---------- DATASET ----------
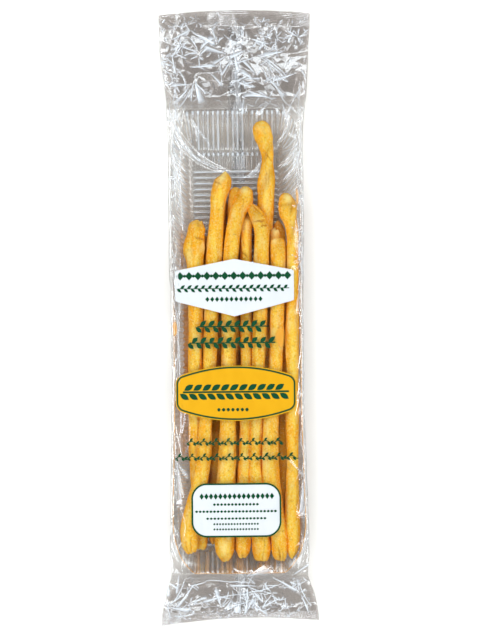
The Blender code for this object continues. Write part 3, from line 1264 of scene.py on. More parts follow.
@dataclass
class Film:
    """The clear film: a tube drawn round the tray, flattened and sealed at both ends."""

    form: BagForm
    face_columns: int = 270
    wall_columns: int = 22
    floor_columns: int = 96
    crimp_step: float = 0.24
    fine_step: float = 0.34
    coarse_step: float = 1.05
    header_from: float = 148.0
    upper_from: float = -14.0
    tail_from: float = -176.0
    crimp_pitch: float = 1.15
    crimp_height: float = 0.12
    crease_from: float = 0.13
    crease_full: float = 0.50

    def __post_init__(self) -> None:
        """Work out the film's grid of points."""
        self.rows = self.row_places()
        self.points, self.slack, self.frost = self.drawn_points()

    def row_places(self) -> Array:
        """Places of the rows along the pack, closer together where the film is crumpled.

        Returns:
            The places, rising from the tail.
        """
        form = self.form
        low, high = form.tail_end, form.header_end
        crimp = form.seal_length + 1.5
        spans = (
            (low, low + crimp, self.crimp_step), (low + crimp, self.tail_from, self.fine_step),
            (self.tail_from, self.upper_from, self.coarse_step),
            (self.upper_from, self.header_from, self.coarse_step),
            (self.header_from, high - crimp, self.fine_step), (high - crimp, high, self.crimp_step),
        )
        parts = [np.linspace(a, b, round((b - a) / step), endpoint=False) for a, b, step in spans]
        return np.concatenate([*parts, [high]])

    def column_places(self) -> dict[str, Array]:
        """Where each column lies in a section.

        Returns:
            side, 0 on the shown face, 1 on the walls and 2 on the underside; across, from -1 to 1 on the
            face and the underside; turn, from 0 at the underside to 1 at the rim, on the walls.
        """
        t = np.linspace(-1, 1, self.face_columns, endpoint=False)
        face = 0.72 * t + 0.28 * np.sin(math.pi * t / 2)
        wall = np.linspace(1, 0, self.wall_columns, endpoint=False)
        floor = np.linspace(1, -1, self.floor_columns, endpoint=False)
        back = np.linspace(0, 1, self.wall_columns, endpoint=False)
        zeros, ones = np.zeros_like(face), np.ones_like(wall)
        side = np.concatenate([zeros, ones, np.full(floor.size, 2.0), -ones])
        across = np.concatenate([face, ones, floor, -ones])
        turn = np.concatenate([zeros, wall, np.zeros(floor.size), back])
        return {"side": side, "across": across, "turn": turn}

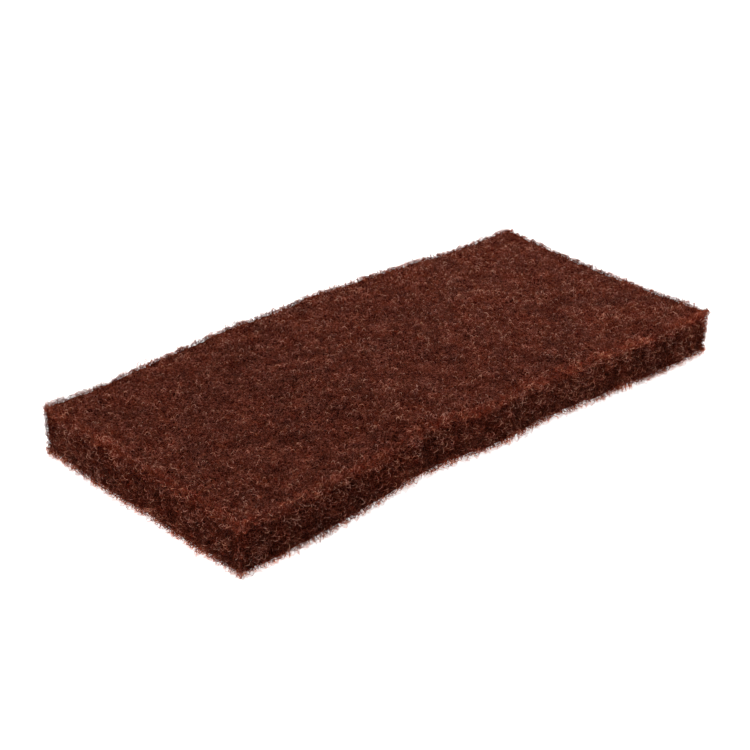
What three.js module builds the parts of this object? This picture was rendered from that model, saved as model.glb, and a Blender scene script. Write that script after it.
----------
EXERCISE REQUIREMENTS →
Select all lines in the listing that include the word "scene".

OUTPUT FOR THIS EXERCISE →
The Blender code for this object continues. Write part 3, from line 1264 of scene.py on. More parts follow.
What three.js module builds the parts of this object? This picture was rendered from that model, saved as model.glb, and a Blender scene script. Write that script after it.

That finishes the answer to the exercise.